In fact, historically, it is others who have made the deals with the Russians to spy on the United States.

Those spying on us for the Russians during the Cold War, for example, were ... well you can see for yourself. Here are a few from the public record as reprinted by the Internet encyclopedia Wikipedia:

  • Harry Samuel Magdoff, Aug. 21, 1913 to Jan. 1, 2006. He was a socialist and editor of the Marxist publication, Monthly Review. Got a job with the Works Progress Administration under the administration of Franklin Roosevelt, a Democrat. He tried to get Henry Wallace, a socialist, elected president. Later went to Cuba and hooked up with Che Guevara.

  • Lee Harvey Oswald, the ex-Marine who lived in the USSR, was a self-proclaimed communist and Castro supporter. He assassinated John F. Kennedy.

  • Julius and Ethel Rosenberg, who transmitted information about top-secret military technology to the Soviets to help the USSR build nuclear weapons, were left-wing political sympathizers until their deaths. Both were members of the Young Communist League. They received the death penalty for espionage.

  • Michael and Robert Meeropol, the sons of Julius and Ethel Rosenberg, were able to convince Manhattan Borough President Gale Brewer, a Democrat, to declare that Manhattan officially recognized, “the injustice suffered by Ethel Rosenberg and her family”, and declared an, “Ethel Rosenberg Day of Justice in the Borough of Manhattan.”

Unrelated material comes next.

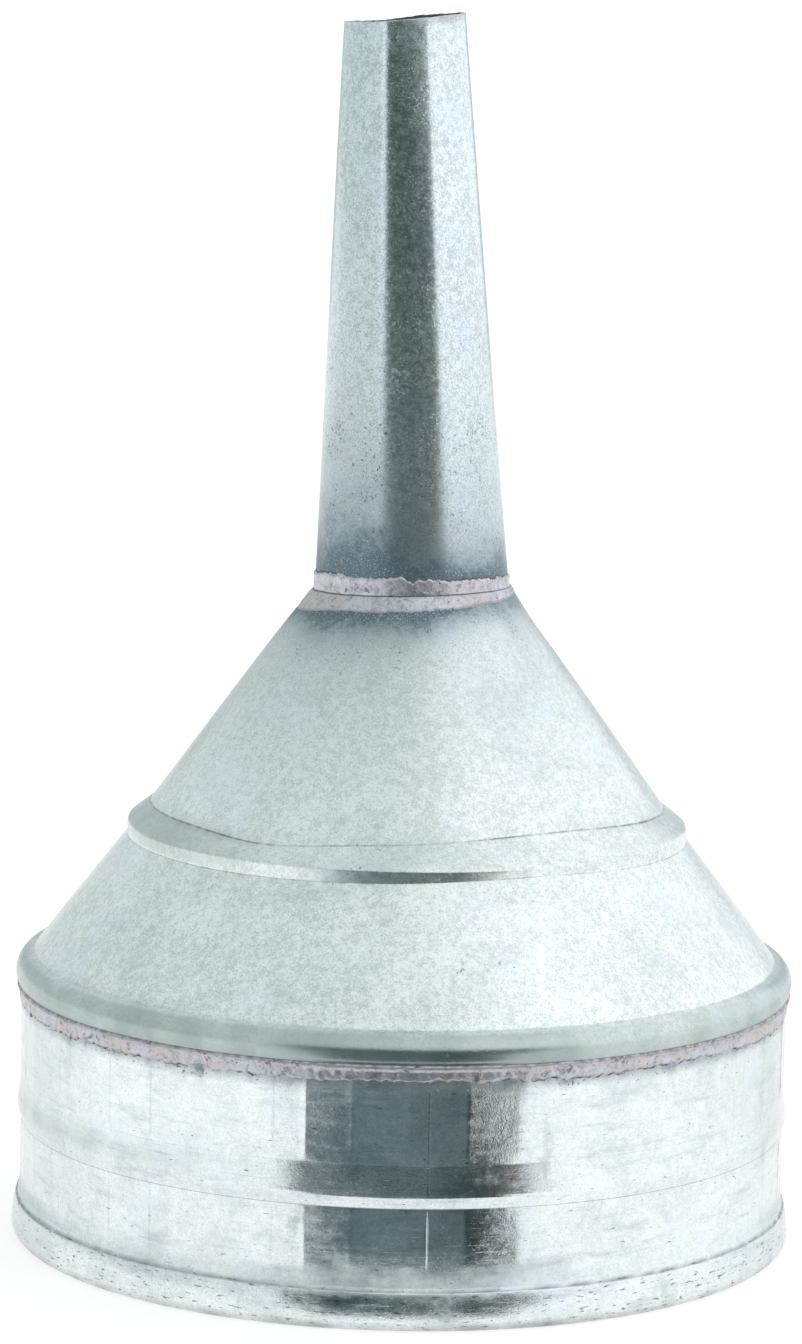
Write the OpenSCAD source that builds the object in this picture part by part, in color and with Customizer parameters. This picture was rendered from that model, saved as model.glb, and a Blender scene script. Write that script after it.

  • Martha Dodd, daughter of a high U.S. State Department official who worked in the Roosevelt administration and had strong Democrat ties, agreed to spy for the Soviet Union, and Dodd worked with several case officers prior to and during World War II. Dodd informed the Soviets of secret embassy and State Department business and provided details of her father’s reports to the State Department. Martha married New York millionaire Alfred Stern, an investment broker and backer of Democratic candidates, who acquired great wealth in a prior divorce from the daughter of Sears Roebuck tycoon Julius Rosenwald. According to Dodd, Stern was prepared to contribute $50,000 to the Democratic party to secure an ambassadorship.

  • Charles Kramer, originally Charles Krevisky (born December 14, 1906, date of death unknown) was an American economist who worked for U.S. President Franklin D. Roosevelt as part of his brain trust. Among other contributions, he wrote the original idea for the Point Four Program. He also worked for several congressional committees and hired Lyndon B. Johnson for his first Federal job.

  • Samuel Dickstein (February 5, 1885 – April 22, 1954) was a Democratic Congressional Representative from New York and a New York State Supreme Court Justice. Authors Allen Weinstein and Alexander Vassiliev learned in 1999 that Soviet files indicate he was a paid agent of the NKVD. The Boston Globe stated: “Dickstein ran a lucrative trade in illegal visas for Soviet operatives before brashly offering to spy for the NKVD, the KGB’s precursor, in return for cash.”

  • There was one Republican in that espionage crowd: Whittaker Chambers. He was convicted, later recanted, did some prison time, was pardoned and rejoined polite society.